Alle piante raccolte nel giorno più lungo dell’anno si attribuivano qualità prodigiose: erano medicamentose, valide come talismani, predicevano il futuro.
Tra queste il cardo, la salvia, la verbena, la valeriana, la maggiorana, la menta, l’artemisia, la ruta, l’arnica e l’iperico, “l’erba caccia streghe o scaccia diavoli, che raggiunge l’apice della fioritura proprio nei giorni del Solstizio”.
A questa tradizione si aggiungeva la rugiada della festa di San Giovanni, legata al rito dell’acqua odorosa.
In molte zone d’Italia, alle prime luci dell’alba si esponeva un catino con acqua impregnata di fiori. Le ragazze in età da marito usavano bagnarsi per propiziare le nozze ma, in generale, bagnarsi con la rugiada dalla notte più corta dell’anno era un atto purificatore.

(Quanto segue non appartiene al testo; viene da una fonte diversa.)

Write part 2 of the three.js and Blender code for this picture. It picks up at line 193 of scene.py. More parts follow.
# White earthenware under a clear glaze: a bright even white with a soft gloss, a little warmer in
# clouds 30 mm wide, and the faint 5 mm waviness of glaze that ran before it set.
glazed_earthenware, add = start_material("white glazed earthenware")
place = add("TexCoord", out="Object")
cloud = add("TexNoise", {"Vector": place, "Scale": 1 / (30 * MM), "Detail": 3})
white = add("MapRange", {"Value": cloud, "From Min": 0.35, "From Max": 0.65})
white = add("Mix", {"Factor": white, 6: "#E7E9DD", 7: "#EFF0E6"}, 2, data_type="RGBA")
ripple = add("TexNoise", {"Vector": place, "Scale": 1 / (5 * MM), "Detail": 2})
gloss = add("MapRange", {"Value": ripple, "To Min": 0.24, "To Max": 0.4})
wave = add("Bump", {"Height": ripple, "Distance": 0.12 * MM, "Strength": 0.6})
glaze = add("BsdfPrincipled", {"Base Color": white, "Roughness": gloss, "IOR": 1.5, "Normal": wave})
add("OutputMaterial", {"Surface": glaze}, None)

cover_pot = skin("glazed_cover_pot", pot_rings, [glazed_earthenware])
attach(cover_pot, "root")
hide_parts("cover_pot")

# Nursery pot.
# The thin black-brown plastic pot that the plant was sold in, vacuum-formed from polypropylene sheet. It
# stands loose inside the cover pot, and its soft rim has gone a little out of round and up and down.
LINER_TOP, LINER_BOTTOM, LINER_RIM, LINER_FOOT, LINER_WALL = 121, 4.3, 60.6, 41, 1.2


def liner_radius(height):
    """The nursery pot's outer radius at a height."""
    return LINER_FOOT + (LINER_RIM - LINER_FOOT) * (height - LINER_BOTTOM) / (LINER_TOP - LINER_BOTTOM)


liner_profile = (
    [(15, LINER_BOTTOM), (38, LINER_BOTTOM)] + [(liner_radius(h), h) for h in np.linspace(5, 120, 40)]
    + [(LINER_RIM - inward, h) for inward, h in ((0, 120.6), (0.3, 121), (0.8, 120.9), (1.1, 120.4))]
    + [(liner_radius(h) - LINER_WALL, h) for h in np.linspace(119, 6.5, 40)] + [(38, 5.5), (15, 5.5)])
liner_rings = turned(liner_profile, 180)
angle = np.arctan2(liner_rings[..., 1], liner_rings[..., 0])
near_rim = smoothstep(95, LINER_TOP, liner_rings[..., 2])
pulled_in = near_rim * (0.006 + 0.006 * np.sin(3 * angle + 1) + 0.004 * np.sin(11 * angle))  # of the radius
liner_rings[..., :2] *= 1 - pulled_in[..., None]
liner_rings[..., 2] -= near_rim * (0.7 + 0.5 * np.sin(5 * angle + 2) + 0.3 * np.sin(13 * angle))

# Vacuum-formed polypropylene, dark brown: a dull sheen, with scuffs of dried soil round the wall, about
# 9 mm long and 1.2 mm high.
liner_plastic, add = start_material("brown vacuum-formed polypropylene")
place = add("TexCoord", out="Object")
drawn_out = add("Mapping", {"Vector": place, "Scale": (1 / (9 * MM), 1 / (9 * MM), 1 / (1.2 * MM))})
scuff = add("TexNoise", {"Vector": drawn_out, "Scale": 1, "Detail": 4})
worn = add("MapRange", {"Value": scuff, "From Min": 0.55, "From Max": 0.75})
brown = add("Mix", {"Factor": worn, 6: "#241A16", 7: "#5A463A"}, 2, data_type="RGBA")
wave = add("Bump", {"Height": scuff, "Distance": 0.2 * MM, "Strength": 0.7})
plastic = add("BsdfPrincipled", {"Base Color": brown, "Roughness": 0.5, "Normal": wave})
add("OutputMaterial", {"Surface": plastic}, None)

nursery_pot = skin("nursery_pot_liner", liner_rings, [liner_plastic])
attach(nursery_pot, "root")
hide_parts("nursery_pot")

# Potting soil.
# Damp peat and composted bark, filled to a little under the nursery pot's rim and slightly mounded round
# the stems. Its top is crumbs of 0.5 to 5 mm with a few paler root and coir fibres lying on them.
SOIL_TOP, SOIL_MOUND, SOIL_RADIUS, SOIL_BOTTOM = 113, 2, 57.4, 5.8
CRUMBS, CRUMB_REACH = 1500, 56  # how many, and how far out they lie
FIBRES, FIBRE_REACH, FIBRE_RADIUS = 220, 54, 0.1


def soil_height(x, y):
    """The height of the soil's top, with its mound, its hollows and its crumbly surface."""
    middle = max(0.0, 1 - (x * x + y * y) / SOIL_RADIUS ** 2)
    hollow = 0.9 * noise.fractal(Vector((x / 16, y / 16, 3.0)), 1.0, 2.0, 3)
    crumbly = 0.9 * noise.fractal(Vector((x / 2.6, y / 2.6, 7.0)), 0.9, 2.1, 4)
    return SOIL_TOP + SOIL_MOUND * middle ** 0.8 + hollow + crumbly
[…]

Le comunità contadine si riunivano all’alba e, in un rito collettivo, si bagnavano gli occhi per proteggere la vista e favorire la capacità di vedere oltre il mondo visibile.
Questa abluzione rievocava anche il battesimo di Giovanni ed i lavaggi di purificazione precristiani.

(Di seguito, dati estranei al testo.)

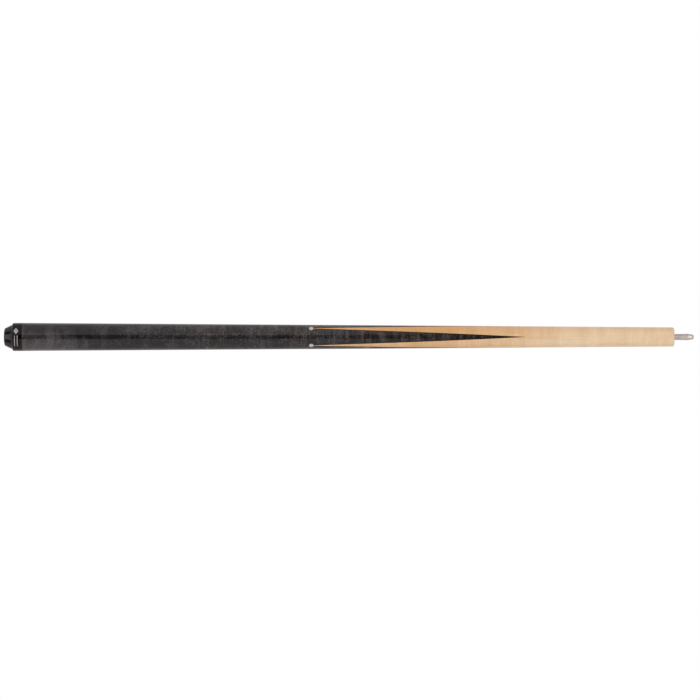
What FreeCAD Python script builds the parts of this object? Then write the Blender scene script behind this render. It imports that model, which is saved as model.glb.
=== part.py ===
import FreeCAD, Part

import os
import re

import Sketcher
from FreeCAD import Placement, Rotation, Vector

# A two-piece pool cue lying along +X: bumper at the origin, tip at the far end.
# The shaft is unscrewed and drawn off ahead of the joint pin.
# Every length below is in millimetres.

DIMENSIONS = [
    # whole cue
    ("butt_length", 736.6, "cap's rear face to the butt's joint face, 29 in"),
    ("shaft_length", 736.6, "shaft's joint face to the crown of the tip, 29 in"),
    ("shaft_gap", 34.0, "how far the shaft's joint face is drawn off the butt's"),
    ("joint_radius", 10.7, "both joint faces, 0.84 in across"),
    ("joint_rounding", 2.0, "rounded edge of both joint faces"),
    # bumper
    ("bumper_height", 9.0, "rubber standing behind the cap"),
    ("bumper_land_radius", 7.2, "flat land round the recess, which a standing cue rests on"),
    ("bumper_land_rounding", 3.0, "rounding between the land and the crown"),
    ("bumper_crown_drop", 0.8, "how far the crown falls away from the land"),
    ("bumper_rear_radius", 9.7, "edge of the crowned rear end"),
    ("bumper_base_radius", 13.65, "where the cone meets the cap"),
    ("bumper_edge_rounding", 1.2, "rounding of the rear edge"),
    ("bumper_lip", 1.1, "length of the moulded lip at the base"),
    ("bumper_groove_width", 0.6, "shadow groove behind the lip"),
    ("bumper_groove_depth", 0.5, "shadow groove behind the lip"),
    ("tool_recess_radius", 5.5, "recess that takes the screw's key"),
    ("tool_recess_depth", 3.6, "recess that takes the screw's key"),
    ("washer_recess_radius", 4.6, "pocket for the washer and the screw's head"),
    ("washer_recess_depth", 6.8, "floor of the pocket, from the rear end"),
    ("spigot_radius", 6.5, "bumper's spigot in the cap"),
    ("spigot_length", 1.8, "bumper's spigot in the cap"),
    ("bumper_hole_radius", 2.8, "screw's hole through the rubber"),
    # bumper screw, washer and the bush that it screws into
    ("washer_radius", 4.5, "steel washer"),
    ("washer_hole_radius", 2.6, "steel washer"),
    ("washer_thickness", 0.8, "steel washer"),
    ("screw_head_radius", 3.8, "button head"),
    ("screw_head_height", 2.2, "button head"),
    ("screw_head_rounding", 1.2, "button head"),
    ("screw_radius", 2.5, "M5 shank"),
    ("screw_length", 18.0, "M5 shank, under the head"),
    ("screw_pitch", 0.8, "M5 coarse thread"),
    ("screw_thread_depth", 0.35, "M5 coarse thread"),
    ("screw_thread_count", 14, "ridges on the shank"),
    ("screw_key_size", 1.75, "corner radius of the hexagon socket"),
    ("screw_key_depth", 1.4, "hexagon socket"),
    ("bush_length", 14.0, "brass bush in the rear of the handle"),
    ("bush_hole_radius", 2.55, "screw's hole, clear of its thread"),
    # butt cap
    ("cap_length", 11.7, "black cap over the handle's tenon"),
    ("cap_rear_radius", 13.9, "rear face, inside the chamfer"),
    ("cap_radius", 15.6, "outside, at the chamfer"),
    ("cap_chamfer", 1.1, "length of the rear chamfer"),
    ("cap_floor", 3.0, "rear wall"),
    ("cap_hole_radius", 6.6, "hole in the rear wall"),
    # handle and forearm
    ("handle_radius", 15.65, "at the cap"),
    ("tenon_radius", 10.5, "handle's tenon inside the cap"),
    ("bolt_bore_radius", 6.35, "1/2 in bore for bush and weight bolt"),
    ("bolt_bore_depth", 118.0, "from the tenon's end"),
    ("bolt_length", 100.0, "weight bolt"),
    ("bolt_clearance", 2.0, "bush to weight bolt"),
    ("bolt_key_size", 3.7, "corner radius of the hexagon socket"),
    ("bolt_key_depth", 7.0, "hexagon socket"),
    ("valley_radius", 13.52, "outside of the cue at the rear of the splice"),
    # four-point splice
    ("splice_length", 403.7, "joint face back to where the forearm's blades end"),
    ("splice_overrun", 5.0, "cutters run out past the joint face"),
    ("blade_half", 0.15, "half thickness of a forearm blade at its end"),
    ("blade_slope", 0.0346, "growth of the half thickness per millimetre"),
    ("veneer_thickness", 0.9, "black veneer along both sides of each point"),
    ("dot_radius", 2.5, "pearl dot over each valley's end"),
    ("dot_depth", 2.0, "pearl dot"),
    # joint pin
    ("pin_anchor_length", 30.0, "glued into the forearm"),
    ("pin_anchor_radius", 3.6, "glued into the forearm"),
    ("pin_length", 21.8, "standing out of the joint face"),
    ("pin_neck_length", 1.8, "relief behind the thread"),
    ("pin_neck_radius", 3.05, "relief behind the thread"),
    ("pin_radius", 3.45, "crest of the thread and smooth barrel"),
    ("pin_thread_end", 10.6, "thread stops this far from the joint face"),
    ("pin_thread_pitch", 1.27, "20 threads to the inch"),
    ("pin_thread_depth", 0.22, "shallow rounded thread"),
    ("pin_thread_count", 6, "ridges on the pin"),
    ("pin_scribe_depth", 0.12, "turned line where the taper starts"),
    ("pin_barrel_end", 15.0, "taper starts this far from the joint face"),
    ("pin_taper_end", 19.6, "nose starts this far from the joint face"),
    ("pin_tip_radius", 2.88, "small end of the taper"),
    ("pin_nose_rounding", 2.1, "bullet nose"),
    # shaft
    ("insert_radius", 5.45, "brass insert, clear of the wood by 0.05"),
    ("insert_socket_radius", 5.5, "socket in the shaft's joint end"),
    ("insert_length", 25.0, "brass insert"),
    ("insert_bore_radius", 3.53, "runs over the pin's crests"),
    ("insert_mouth", 0.6, "countersunk mouth"),
    ("socket_depth", 27.0, "drilled past the insert"),
    ("collar_run", 130.0, "first stretch of the shaft's taper"),
    ("collar_run_radius", 9.35, "radius at its end"),
    ("middle_run", 330.0, "second stretch ends this far from the joint"),
    ("middle_run_radius", 7.35, "radius at its end"),
    ("playing_run", 450.0, "parallel playing stretch starts here"),
    ("playing_radius", 6.6, "radius where it starts"),
    ("tip_radius", 6.45, "ferrule, pad and tip"),
    ("ferrule_length", 25.4, "1 in ferrule"),
    ("ferrule_tenon_radius", 4.0, "shaft's tenon inside the ferrule"),
    ("ferrule_tenon_length", 22.0, "shaft's tenon inside the ferrule"),
    ("pad_thickness", 1.0, "fibre pad under the tip"),
    ("tip_height", 6.3, "leather tip with its crown"),
    ("tip_crown_radius", 10.6, "nickel-radius crown"),
]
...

Tra le credenze legate alla ricorrenza, in questa magica notte una trave di fuoco attraversava il cielo. Su di essa c’erano Erodiade e la figlia Salomè, che aveva ottenuto da Erode la testa di San Giovanni Battista su un piatto d’argento. Le due, disperate, vagherebbero nel cielo gridando: “Mamma perché me lo chiedesti! Figlia perché lo facesti”.
All’alba, anche nel sole si osserva qualcosa d’oscuro: il 24 giugno la sfera, più luminosa del solito, delimiterà un cerchio di fuoco interno che gira instancabilmente per qualche ora.
Le “ragazze da marito” che riusciranno a vedervi la testa di San Giovanni decapitato, si sposeranno entro l’anno.